Written problem: Write the listing out again, all of it, word for word.

Data excerpt:
★ ★ ★ ★ ★ ★ ★

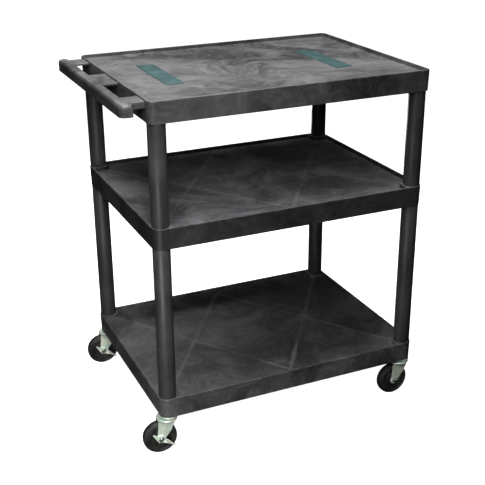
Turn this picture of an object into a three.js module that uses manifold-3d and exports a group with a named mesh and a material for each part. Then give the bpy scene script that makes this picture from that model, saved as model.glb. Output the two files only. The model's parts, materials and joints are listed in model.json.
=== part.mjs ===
// Rolling utility cart: three moulded plastic shelves on round tube legs, with a push handle
// moulded onto one end of the top shelf and four swivel casters, two of them with a side brake.
// Millimetres, +Z up, long side along X, handle at -X, front long side at -Y.
// The origin is on the floor, under the middle of the whole cart's outline.
import * as THREE from "three";
import { mergeVertices } from "three/addons/utils/BufferGeometryUtils.js";
import Module from "manifold-3d";

const wasm = await Module();
wasm.setup();

// ---------------------------------------------------------------- driving dimensions
// Shelves
const SHELF_LENGTH = 812.8;
const SHELF_DEPTH = 609.6;
const SHELF_HEIGHT = 58.6;
const SHELF_DRAFT = 1.2; // the side walls lean in by this much at the bottom
const EDGE_ROUNDING = 1.5;
const TOP_CORNER_RADIUS = 18;
const LIP_WIDTH = 6;
const LIP_DEPTH = 11;
const DECK_THICKNESS = 6;
const WALL_THICKNESS = 6;
const RIB_THICKNESS = 4;
const RIB_HEIGHT = 14;

// Stack, from the floor up
const CASTER_HEIGHT = 117.5;
const LOWER_BAY = 444.4;
const UPPER_BAY = 274.4;

// Legs and their sockets
const LEG_RADIUS = 24;
const LEG_WALL = 3.5;
const LEG_INSET = 26.4; // leg axis to the shelf's outer faces
const SPIGOT_RADIUS = 19.5; // the necked leg end that seats in a socket
const SOCKET_DEPTH = 25;
const COLLAR_RADIUS = 28.5; // the round boss about each socket
const FIT_GAP = 0.3; // clearance between pieces that seat on each other

// Push handle
const HANDLE_REACH = 69.5; // shelf end to the outer face of the bar
const BAR_WIDTH = 34.5;
const BAR_HEIGHT = 31.5;
const BAR_DROP = 4; // shelf rim to the top of the bar
const BAR_HALF_LENGTH = 298;
const BAR_OUTER_RADIUS = 17; // the bar's end corners in plan
const BAR_INNER_RADIUS = 4;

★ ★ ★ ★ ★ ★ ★

Final result:
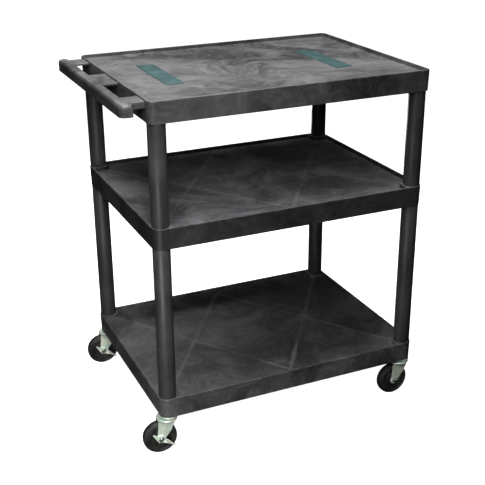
Turn this picture of an object into a three.js module that uses manifold-3d and exports a group with a named mesh and a material for each part. Then give the bpy scene script that makes this picture from that model, saved as model.glb. Output the two files only. The model's parts, materials and joints are listed in model.json.
=== part.mjs ===
// Rolling utility cart: three moulded plastic shelves on round tube legs, with a push handle
// moulded onto one end of the top shelf and four swivel casters, two of them with a side brake.
// Millimetres, +Z up, long side along X, handle at -X, front long side at -Y.
// The origin is on the floor, under the middle of the whole cart's outline.
import * as THREE from "three";
import { mergeVertices } from "three/addons/utils/BufferGeometryUtils.js";
import Module from "manifold-3d";

const wasm = await Module();
wasm.setup();

// ---------------------------------------------------------------- driving dimensions
// Shelves
const SHELF_LENGTH = 812.8;
const SHELF_DEPTH = 609.6;
const SHELF_HEIGHT = 58.6;
const SHELF_DRAFT = 1.2; // the side walls lean in by this much at the bottom
const EDGE_ROUNDING = 1.5;
const TOP_CORNER_RADIUS = 18;
const LIP_WIDTH = 6;
const LIP_DEPTH = 11;
const DECK_THICKNESS = 6;
const WALL_THICKNESS = 6;
const RIB_THICKNESS = 4;
const RIB_HEIGHT = 14;

// Stack, from the floor up
const CASTER_HEIGHT = 117.5;
const LOWER_BAY = 444.4;
const UPPER_BAY = 274.4;

// Legs and their sockets
const LEG_RADIUS = 24;
const LEG_WALL = 3.5;
const LEG_INSET = 26.4; // leg axis to the shelf's outer faces
const SPIGOT_RADIUS = 19.5; // the necked leg end that seats in a socket
const SOCKET_DEPTH = 25;
const COLLAR_RADIUS = 28.5; // the round boss about each socket
const FIT_GAP = 0.3; // clearance between pieces that seat on each other

// Push handle
const HANDLE_REACH = 69.5; // shelf end to the outer face of the bar
const BAR_WIDTH = 34.5;
const BAR_HEIGHT = 31.5;
const BAR_DROP = 4; // shelf rim to the top of the bar
const BAR_HALF_LENGTH = 298;
const BAR_OUTER_RADIUS = 17; // the bar's end corners in plan
const BAR_INNER_RADIUS = 4;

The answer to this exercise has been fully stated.